城地 孝 准教授

文学部 文化史学科

ようこそ、研究室へ

同志社大学ではどんなことが学べるの?どんな先生がいるの?
実際の研究室を訪ねて、先生にお話を聞きました。

現代につながる中国社会の原型を明清時代の歴史に探る

こんにちは。城地先生は今、どんな研究をしているのですか?

城地先生 中国史のなかでも、16世紀以降の政治や社会、あるいは周辺諸国との関係といった方面に関心を持っています。明・清の両王朝が中国を統治したこの時代に、現代にもつながる中国社会の原型が形づくられたと言われています。中国の特徴と言えるようなものの淵源を、明清時代の中国のさまざまな局面から探ろうとしています。

研究にのめり込んだきっかけ

先生はなぜ、このテーマに興味を持たれたのでしょうか。

城地先生 「近代」について、私たちが慣れ親しんだ欧米由来のものとは違うところから考えてみよう、という思いが何となくあって、そこからアジア、中国のことに関心を持つようになりました。

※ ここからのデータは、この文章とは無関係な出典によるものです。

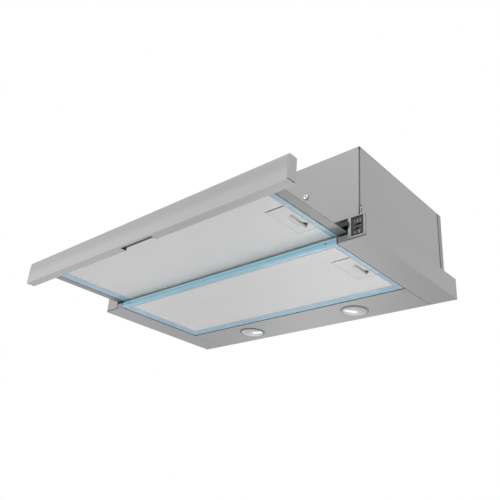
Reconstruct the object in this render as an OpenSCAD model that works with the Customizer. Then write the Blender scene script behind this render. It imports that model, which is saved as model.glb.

最初は中国近代史を研究するつもりでしたが、大学の授業で課題となったある論文に触れて、「近代」を目指した中国の人々が乗り越えようとした「前近代」とは何だったのだろう、と思い至り、明清時代へと関心が移っていきました。

ゼミでの学び

学生たちは先生のゼミで、どんなことを研究しているのですか?

城地先生 中国や東アジア史にかかわる内容で、各自の関心に応じて自由にテーマを設定しています。秦や漢といった古い時代から、唐の時代に国際貿易で活躍したソグド人、清の時代の制度や社会、あるいは近代中国の思想家や租界(外国人居留地)、中華人民共和国初期の農村に関する問題をテーマにする学生や、日本統治時代の台湾を取り上げた学生もいます。

毎年2月末にゼミの卒業論文発表会を行っています。ひとりの報告と質疑応答をあわせて90分前後という、学部生にとってはかなりハードな時間設定ですが、どの学生もそれに十分に見合う充実した発表ができるようになって巣立っていくのは、指導してきた側にとってもたいへんうれしいことです。

大学で歴史を学ぶということ

歴史を学ぶことで、どんなことが身につけられるのでしょうか。

城地先生 卒業生たちが挙げてくれたことに、良い意味で批判的に物事を見る姿勢、というものがあります。卒業論文をまとめる過程では、なぜそのテーマを調べ、なぜそういう結論になるのか、といったことを自分自身で考え、論理的に説明することが求められますが、それがそのような姿勢につながっているようです。

物事の見方が変わり、論理的に考えられるようになるのですね。

城地先生 他者を理解しようとする姿勢を身につけられる、という卒業生もいました。外国史を学ぶわけですから、当然ながら自分に馴染みのない風習や価値観に触れることになります。それらを理解しようとするアプローチを身につけたことが、何でも挑戦してみようという姿勢にもつながっている、とのことでした。

城地先生からメッセージ

なるほど。最後に、先生の今の夢、そしてこれから大学への進学を目指している人たちへのメッセージをお願いします!

城地先生 中国史の研究の場に身を置けたおかげで、私自身たくさんのことを得ることができました。そのほとんどは研究を離れてはあまり役に立ちそうにありません。しかし、一見、当たり前のように思いこんでいる人や社会というものについて「こういう見方があるのか」とハッとさせられるようなこともないわけではありません。そうしたところに、大学という場だからこそ出会える研究の奥深さのようなものを感じます。授業や論文から直接うかがうのは難しいかもしれませんが、活字から得られること以上に、人と人とのつながりの中で得られることが、実は研究を支える大きな力になっていたりもします。実社会に出る前の大事な時間を過ごすみなさんに、そうしたことを少しでも多く伝えられるようになることが、同志社での自分の目標のひとつです。大学進学を目指すみなさんにも(ともすれば気が遠くなるような)研究の奥深さに実際に触れて、小手先の技術や知識にとどまらない「見る目」を養ってほしいと思います。

城地先生、本日は様々な質問にお答えいただきありがとうございました!

プロフィール

城地 孝

文学部 文化史学科

2001年北海道大学文学部卒業、10年北海道大学大学院文学研究科修了、博士(文学)取得。04年~06年北京大学歴史学系留学、10年~11年台湾中央研究院歴史語言研究所訪問学人。日本学術振興会特別研究員、京都大学人文科学研究所非常勤研究員などを経て、16年より同志社大学文学部助教、21年より同准教授。

出身地:
北海道
趣味:
弓道。昇段や大会出場を目指して、細々と稽古を続けています。
休日の過ごし方:
週末に入る研究会や校務も多く、家でゆっくりできる休日は貴重です。